At a recent event at the Stony Island Arts Bank celebrating the paperback edition of Natalie Moore’s The South Side: A Portrait of Chicago and American Segregation, Place Lab’s Isis Ferguson used the text as a point of departure to ruminate on the Arts Bank and its history and role in South Side culture.
Near the end of Moore’s book, she writes, “Black life in Chicago is a place of loveliness, contradictions, and negotiations.”
As a black, mixed-race South Sider, this statement resonates with me for a host of reasons, specifically because I think it’s emblematic of the project we are experimenting with at the Stony Island Arts Bank.
We, too, are a building of loveliness—a stunning piece of architecture built in the early 1920s on a once-thriving South Side commercial thoroughfare that has seen extensive deterioration and neighborhood depopulation over the last half century. The facility was and is visually imposing—a three-story, neo-classical, terra-cotta-clad building. This building, which had operated as a bank on and off for six decades, permanently closed in 1980. And now that you are inside, you may notice the effects of 32 years of vacancy and disuse that were deliberately built into the fabric of its renovation from 2012 to 2015. A former repository for black money, it’s now a repository for black cultural production and archives. To keep the Arts Bank’s legacy clearly visible to visitors, our architects and design teams chose not to restore the building to its pristine condition, but instead leave much of the damaged surfaces untouched. We made a decision to point out that something can be far gone and you can work hard to bring it back by keeping a mixture of old and new and by showing what was lost and what was salvageable. Loveliness is significant because the loudest voices with the biggest traction would have all of us believing nothing good, right, or hopeful exists below Roosevelt Road.
Loveliness exists in South Shore, Englewood, Chatham, and Bronzeville. When Theaster Gates presented a TED Talk in 2015, he ended the Q&A with “Beauty is a basic service.” At Place Lab, we believe that it’s a service often not extended to “forgotten parts of the city.” It is an amenity considered incongruent with certain places. But in this room, we all know that beautiful objects come from and belong in blighted spaces just as they do in high investment areas of the city.
Natalie called out a second quality of black South Side life—contradictions. Within our three floors, we are filled with contradiction. Take for instance The Johnson Publishing Archive + Collections, on the second floor, which includes over 16,000 volumes of books and periodicals donated by the Johnson Publishing Company, publisher of Ebony and Jet magazines. The content amassed together in floor-to-ceiling shelves commands respect, awe, and reverence. Its size, when seen together, demonstrates just how deeply and widely black cultural production and intellect and politics have influenced American culture. But that only tells one version of blackness in America.
Make an appointment and you can travel up to the third floor and look through the Edward J. Williams Collection: 4,000 objects of “negrobilia”—mass “Americana” cultural objects and artifacts that feature racist caricatures of black folks meticulously collected by an individual determined to get them out of circulation. The objects are a stark contrast from the imagery of “racial uplift” motifs found in the Johnson collection. Between two floors, you can immerse yourself in a world of radical and progressive black thought, black respectability, and black degradation.
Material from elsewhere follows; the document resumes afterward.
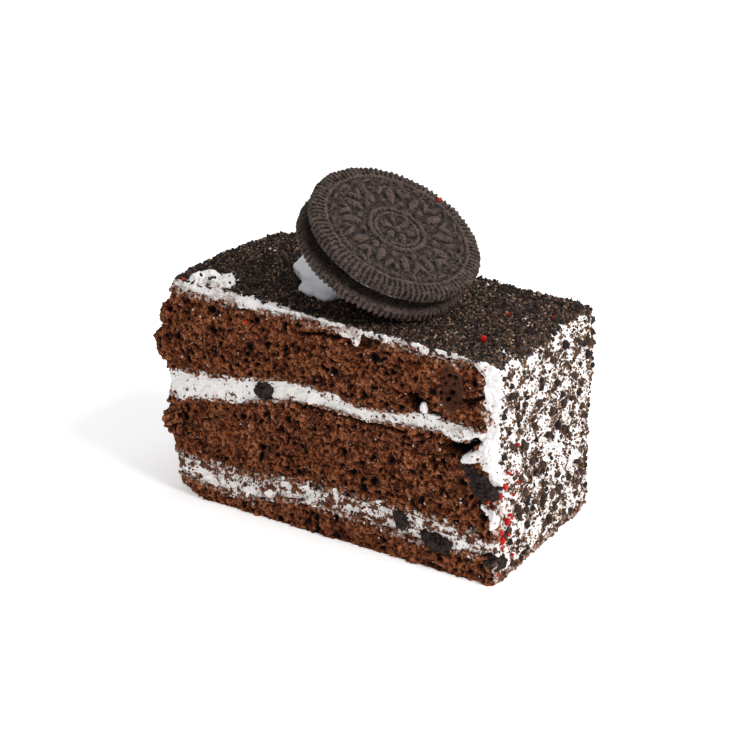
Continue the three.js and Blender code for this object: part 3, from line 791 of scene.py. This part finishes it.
bit = {"kinds": 6, "jitter": 0.3, "sizes": (1.0, 0.85, 0.75)}


def crumbShapes(seed):  # broken bits, each an icosahedron with its corners pushed about
    shapes = []
    for k in range(bit["kinds"]):
        bpy.ops.mesh.primitive_ico_sphere_add(subdivisions=1, radius=1)
        model = bpy.context.object
        setMode("EDIT")
        bpy.ops.mesh.select_all(action="SELECT")
        bpy.ops.transform.vertex_random(offset=bit["jitter"], seed=seed + k)
        setMode("OBJECT")
        corners = readMesh(model.data) * np.array(bit["sizes"])
        shapes.append((corners, np.array([tuple(face.vertices) for face in model.data.polygons])))
        bpy.data.objects.remove(model)
    return shapes


def strew(name, landings, radii, shades, seed, material, slot, sink=0.25, tag="shade"):
    # One mesh of many bits: each lands on a spot, turned at random and a little sunk
    draw = np.random.default_rng(seed)
    shapes = crumbShapes(seed)
    points, faces, tones, offset = [], [], [], 0
    for (spot, normal), radius, shade in zip(landings, radii, shades):
        corners, sides = shapes[draw.integers(len(shapes))]
        turn = np.array(Euler(draw.uniform(0, 2 * math.pi, 3)).to_matrix())
        centre = np.array(spot) + np.array(normal) * radius * (0.6 - sink)
        points.append(corners @ turn.T * radius + centre)
        faces.append(sides + offset)
        tones.append(np.full(len(corners), shade))
        offset += len(corners)
    mesh = bpy.data.meshes.new(name)
    mesh.from_pydata(np.concatenate(points).tolist(), [], np.concatenate(faces).tolist())
    piece = bpy.data.objects.new(name, mesh)
    bpy.context.scene.collection.objects.link(piece)
    writeField(mesh, tag, np.concatenate(tones))
    finishPiece(piece, material, slot)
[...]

And lastly, Natalie pointed out that negotiations are an integral part of black life on Chicago’s South Side. The Stony Island Arts Bank is a constant act of negotiation, of give and take, of concession and democratic public use, and also a place of singular artistic and programmatic vision with a point of view trying to achieve a specific goal. It is a black space for black use and for others to find themselves within those narratives, collections, programs, and performances.
It is for neighbors on 68th, Dante, Dorchester, and it’s for French tourists, architecture nerds, black cinema scholars, 5th graders from South Shore Fine Arts, retired tradespeople, and unemployed painters who come so often that a painting residency is built around them.
It is a space intentionally trying to create conditions for integration while rooting itself in the works and contributions of black people, black objects, and black lives. The Arts Bank is a cultural neighborhood amenity that services many publics, hopefully at the same time. We want to show that being black-led and black focused is not incongruent with integration, social mixing, and inclusivity.
The Stony Island Arts Bank is run by the Rebuild Foundation, a lean staff with artist Theaster Gates at the helm. It is one building in a constellation of collaborative cultural spaces in Greater Grand Crossing, South Shore, and Washington Park working towards the ethical redevelopment of important historically or most recently black neighborhoods. We are optimistic about the blocks where our work is clustered, where we work and live, and we strongly believe that arts and culture matter in the spatial governance of neighborhoods on the South Side of Chicago and in other urban settings across the United States.
In October, we will celebrate our two-year anniversary. We are a toddler of an institution with great ambition, trying to finding our way. Stumbling sometimes, other days succeeding. Like Black Life on the South Side, we are filled with loveliness, contradictions, and negotiations.